WHAT TO WORK ON: Copy the listing below line for line, starting at its first line and ending with the line that has "h, line number)." in it. Add nothing.

-- START OF DATASET EXTRACT --

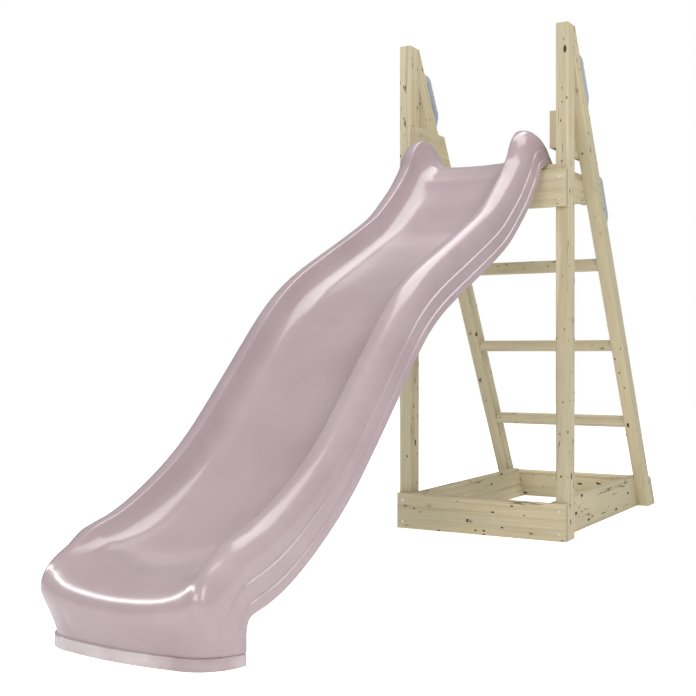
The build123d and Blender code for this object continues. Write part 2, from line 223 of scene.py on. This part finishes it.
def half_section(height, floor, dish=FLOOR_DISH):
    """Half of the chute's section from the bottom edge to the middle, as (x, h, line number).

    Line numbers: 0 bottom edge, 1 and 1.25 lower step, 2 and 2.25 upper step, 3 shoulder, 4 crest,
    5 inner edge, 6 inner wall, 7 side of the floor, 8 middle.
    """
    drop = min(SHOULDER_DROP, SHOULDER_SHARE * height)
    depth = height - floor
    crisp = min(1.0, height / EDGE_FULL_HEIGHT)
    line = []
    turns = OUTER_WALL + [(SHOULDER_HALF, 1 - drop / height, 3)]
    for (x0, h0, k0), (x1, h1, k1) in zip(turns[:-1], turns[1:]):
        h0, h1 = h0 * height, h1 * height
        near = min(0.3, STEP_SHARPNESS / math.hypot(x1 - x0, h1 - h0))
        for t in (0.0, near, 0.5, 1 - near):
            line.append((x0 + (x1 - x0) * t, h0 + (h1 - h0) * t, k0 + (k1 - k0) * t))
    for i in range(CROWN_POINTS):
        angle = i / CROWN_POINTS * math.pi / 2
        line.append((CROWN_HALF + CROWN_REACH * math.cos(angle) ** CROWN_FULLNESS,
                     height - drop + drop * math.sin(angle), 3 + i / CROWN_POINTS))
    top = height - min(EDGE_DROP, 0.3 * depth)
    edge = [(CROWN_HALF, height, 4), (EDGE_HALF + 4 * crisp, height - 0.2 * crisp, 4.5),
            (EDGE_HALF + 1.2 * crisp, height - 1.0 * crisp, 4.75), (EDGE_HALF, top, 5)]
    for start, end, count in zip(edge[:-1], edge[1:], (2, 1, 1)):
        line += between(start, end, count)
    cove = [(EDGE_HALF, top), (EDGE_HALF - 13, floor + 0.36 * depth), (EDGE_HALF - 21, floor + 3.2),
            (COVE_HALF, floor + 0.4)]
    for i in range(COVE_POINTS):
        t = i / COVE_POINTS
        weights = ((1 - t) ** 3, 3 * t * (1 - t) ** 2, 3 * t * t * (1 - t), t ** 3)
        line.append((sum(w * p[0] for w, p in zip(weights, cove)),
                     sum(w * p[1] for w, p in zip(weights, cove)), 5 + 2 * t))
    for i in range(FLOOR_POINTS):
        share = i / (FLOOR_POINTS - 1)
        x = COVE_HALF * (1 - share)
        line.append((x, floor - dish + (dish + 0.4) * (x / COVE_HALF) ** 2, 7 + share))
    return np.array(line)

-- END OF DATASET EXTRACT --

TASK OUTPUT:
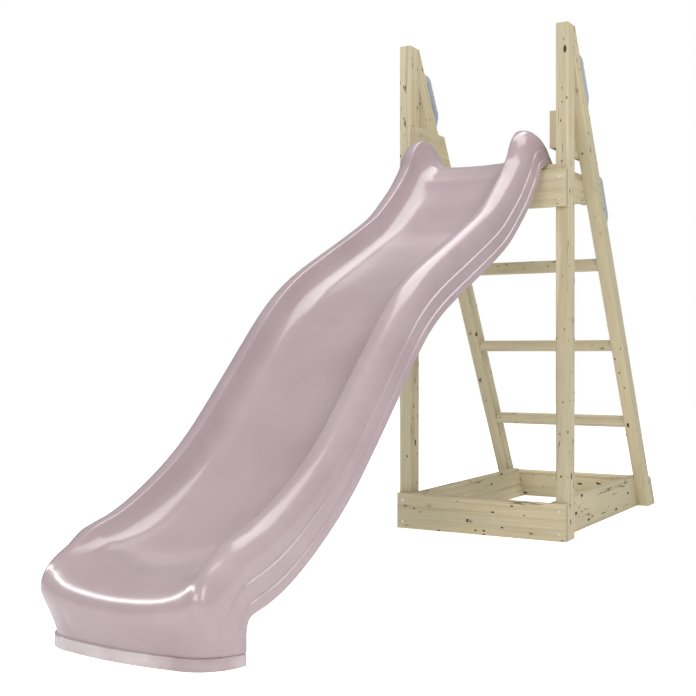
The build123d and Blender code for this object continues. Write part 2, from line 223 of scene.py on. This part finishes it.
def half_section(height, floor, dish=FLOOR_DISH):
    """Half of the chute's section from the bottom edge to the middle, as (x, h, line number).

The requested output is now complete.